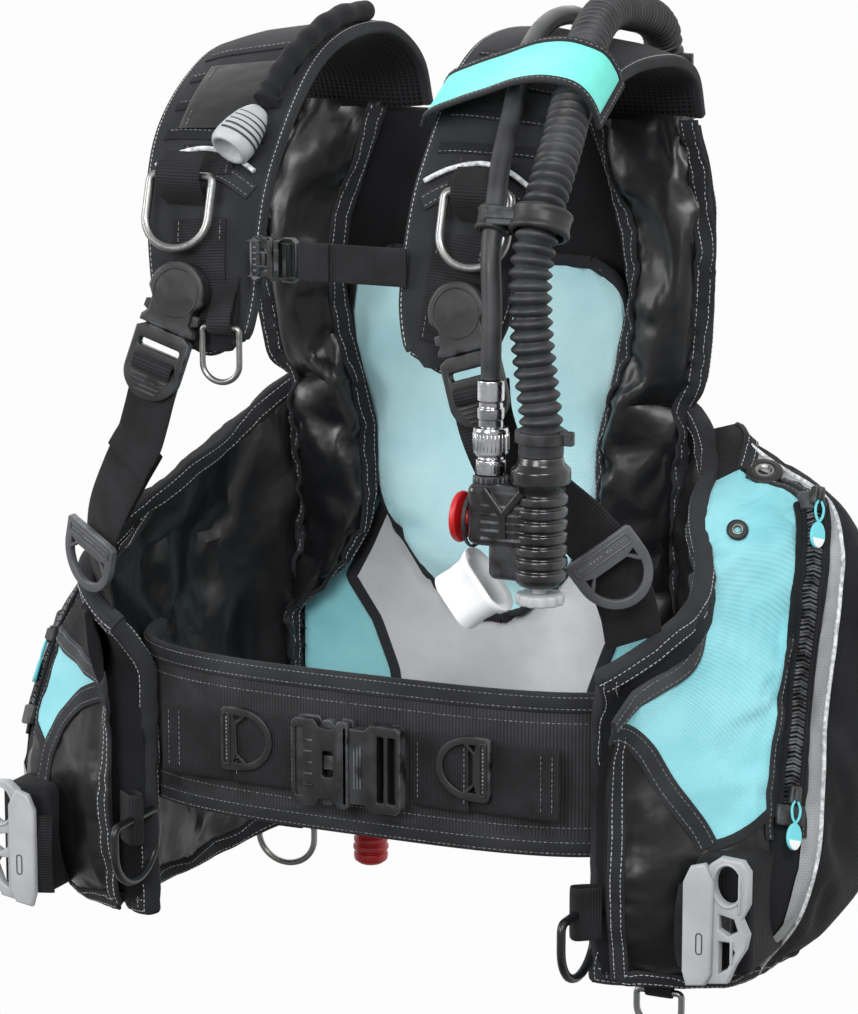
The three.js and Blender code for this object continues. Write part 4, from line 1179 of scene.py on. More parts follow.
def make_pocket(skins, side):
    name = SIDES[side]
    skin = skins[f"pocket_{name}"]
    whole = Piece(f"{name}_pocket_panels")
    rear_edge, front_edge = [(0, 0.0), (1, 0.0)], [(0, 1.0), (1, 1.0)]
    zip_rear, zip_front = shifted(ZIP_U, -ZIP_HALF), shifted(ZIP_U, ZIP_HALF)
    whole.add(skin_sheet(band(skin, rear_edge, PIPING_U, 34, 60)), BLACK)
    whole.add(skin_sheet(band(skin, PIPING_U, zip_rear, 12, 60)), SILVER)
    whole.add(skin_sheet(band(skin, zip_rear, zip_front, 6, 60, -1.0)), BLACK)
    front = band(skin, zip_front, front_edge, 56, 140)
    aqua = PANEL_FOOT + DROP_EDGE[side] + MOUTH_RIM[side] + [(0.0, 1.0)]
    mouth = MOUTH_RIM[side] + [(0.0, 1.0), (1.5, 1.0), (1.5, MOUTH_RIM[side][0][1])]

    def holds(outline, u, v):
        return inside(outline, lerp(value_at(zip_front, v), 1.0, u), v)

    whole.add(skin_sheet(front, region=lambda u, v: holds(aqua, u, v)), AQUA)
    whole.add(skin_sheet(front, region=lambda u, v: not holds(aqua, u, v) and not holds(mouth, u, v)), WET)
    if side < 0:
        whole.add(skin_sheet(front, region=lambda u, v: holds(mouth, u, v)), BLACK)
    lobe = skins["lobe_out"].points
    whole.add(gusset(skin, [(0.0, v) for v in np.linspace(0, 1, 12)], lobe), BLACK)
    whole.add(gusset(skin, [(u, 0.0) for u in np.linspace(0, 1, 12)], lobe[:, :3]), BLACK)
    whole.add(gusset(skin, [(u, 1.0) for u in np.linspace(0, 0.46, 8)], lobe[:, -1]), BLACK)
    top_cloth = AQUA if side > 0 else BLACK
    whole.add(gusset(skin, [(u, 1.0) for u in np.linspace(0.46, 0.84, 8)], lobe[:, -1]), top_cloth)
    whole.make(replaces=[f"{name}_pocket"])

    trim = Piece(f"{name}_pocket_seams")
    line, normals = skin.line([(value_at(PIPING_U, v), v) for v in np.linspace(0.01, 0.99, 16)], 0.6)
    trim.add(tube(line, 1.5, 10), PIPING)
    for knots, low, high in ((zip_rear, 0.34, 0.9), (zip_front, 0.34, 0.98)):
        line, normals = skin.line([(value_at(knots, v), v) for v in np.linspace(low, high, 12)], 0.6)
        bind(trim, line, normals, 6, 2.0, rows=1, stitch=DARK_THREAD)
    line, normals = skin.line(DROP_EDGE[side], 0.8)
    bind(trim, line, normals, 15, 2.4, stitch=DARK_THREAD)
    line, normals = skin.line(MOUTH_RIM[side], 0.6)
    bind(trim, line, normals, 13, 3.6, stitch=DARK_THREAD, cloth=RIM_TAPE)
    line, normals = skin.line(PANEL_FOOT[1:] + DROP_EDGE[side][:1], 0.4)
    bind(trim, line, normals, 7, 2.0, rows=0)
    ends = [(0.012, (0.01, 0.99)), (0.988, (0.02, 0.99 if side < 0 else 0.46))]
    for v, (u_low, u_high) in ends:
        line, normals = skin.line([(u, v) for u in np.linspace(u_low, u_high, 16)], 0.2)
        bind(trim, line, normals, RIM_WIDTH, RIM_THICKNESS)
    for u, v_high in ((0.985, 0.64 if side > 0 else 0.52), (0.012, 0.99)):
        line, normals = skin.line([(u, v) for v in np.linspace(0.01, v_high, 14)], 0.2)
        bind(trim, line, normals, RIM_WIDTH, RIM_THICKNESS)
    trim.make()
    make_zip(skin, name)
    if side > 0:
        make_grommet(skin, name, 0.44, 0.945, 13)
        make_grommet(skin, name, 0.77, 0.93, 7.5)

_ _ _

Make an exact copy of every line in the data.

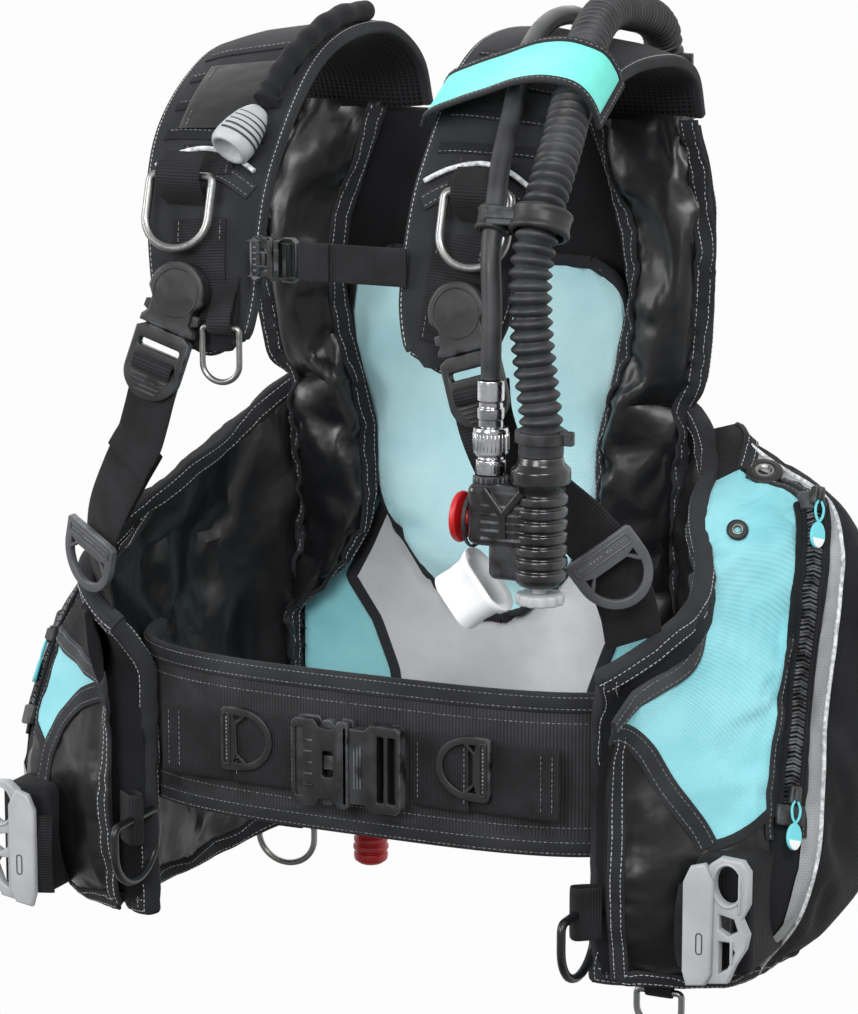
The three.js and Blender code for this object continues. Write part 4, from line 1179 of scene.py on. More parts follow.
def make_pocket(skins, side):
    name = SIDES[side]
    skin = skins[f"pocket_{name}"]
    whole = Piece(f"{name}_pocket_panels")
    rear_edge, front_edge = [(0, 0.0), (1, 0.0)], [(0, 1.0), (1, 1.0)]
    zip_rear, zip_front = shifted(ZIP_U, -ZIP_HALF), shifted(ZIP_U, ZIP_HALF)
    whole.add(skin_sheet(band(skin, rear_edge, PIPING_U, 34, 60)), BLACK)
    whole.add(skin_sheet(band(skin, PIPING_U, zip_rear, 12, 60)), SILVER)
    whole.add(skin_sheet(band(skin, zip_rear, zip_front, 6, 60, -1.0)), BLACK)
    front = band(skin, zip_front, front_edge, 56, 140)
    aqua = PANEL_FOOT + DROP_EDGE[side] + MOUTH_RIM[side] + [(0.0, 1.0)]
    mouth = MOUTH_RIM[side] + [(0.0, 1.0), (1.5, 1.0), (1.5, MOUTH_RIM[side][0][1])]

    def holds(outline, u, v):
        return inside(outline, lerp(value_at(zip_front, v), 1.0, u), v)

    whole.add(skin_sheet(front, region=lambda u, v: holds(aqua, u, v)), AQUA)
    whole.add(skin_sheet(front, region=lambda u, v: not holds(aqua, u, v) and not holds(mouth, u, v)), WET)
    if side < 0:
        whole.add(skin_sheet(front, region=lambda u, v: holds(mouth, u, v)), BLACK)
    lobe = skins["lobe_out"].points
    whole.add(gusset(skin, [(0.0, v) for v in np.linspace(0, 1, 12)], lobe), BLACK)
    whole.add(gusset(skin, [(u, 0.0) for u in np.linspace(0, 1, 12)], lobe[:, :3]), BLACK)
    whole.add(gusset(skin, [(u, 1.0) for u in np.linspace(0, 0.46, 8)], lobe[:, -1]), BLACK)
    top_cloth = AQUA if side > 0 else BLACK
    whole.add(gusset(skin, [(u, 1.0) for u in np.linspace(0.46, 0.84, 8)], lobe[:, -1]), top_cloth)
    whole.make(replaces=[f"{name}_pocket"])

    trim = Piece(f"{name}_pocket_seams")
    line, normals = skin.line([(value_at(PIPING_U, v), v) for v in np.linspace(0.01, 0.99, 16)], 0.6)
    trim.add(tube(line, 1.5, 10), PIPING)
    for knots, low, high in ((zip_rear, 0.34, 0.9), (zip_front, 0.34, 0.98)):
        line, normals = skin.line([(value_at(knots, v), v) for v in np.linspace(low, high, 12)], 0.6)
        bind(trim, line, normals, 6, 2.0, rows=1, stitch=DARK_THREAD)
    line, normals = skin.line(DROP_EDGE[side], 0.8)
    bind(trim, line, normals, 15, 2.4, stitch=DARK_THREAD)
    line, normals = skin.line(MOUTH_RIM[side], 0.6)
    bind(trim, line, normals, 13, 3.6, stitch=DARK_THREAD, cloth=RIM_TAPE)
    line, normals = skin.line(PANEL_FOOT[1:] + DROP_EDGE[side][:1], 0.4)
    bind(trim, line, normals, 7, 2.0, rows=0)
    ends = [(0.012, (0.01, 0.99)), (0.988, (0.02, 0.99 if side < 0 else 0.46))]
    for v, (u_low, u_high) in ends:
        line, normals = skin.line([(u, v) for u in np.linspace(u_low, u_high, 16)], 0.2)
        bind(trim, line, normals, RIM_WIDTH, RIM_THICKNESS)
    for u, v_high in ((0.985, 0.64 if side > 0 else 0.52), (0.012, 0.99)):
        line, normals = skin.line([(u, v) for v in np.linspace(0.01, v_high, 14)], 0.2)
        bind(trim, line, normals, RIM_WIDTH, RIM_THICKNESS)
    trim.make()
    make_zip(skin, name)
    if side > 0:
        make_grommet(skin, name, 0.44, 0.945, 13)
        make_grommet(skin, name, 0.77, 0.93, 7.5)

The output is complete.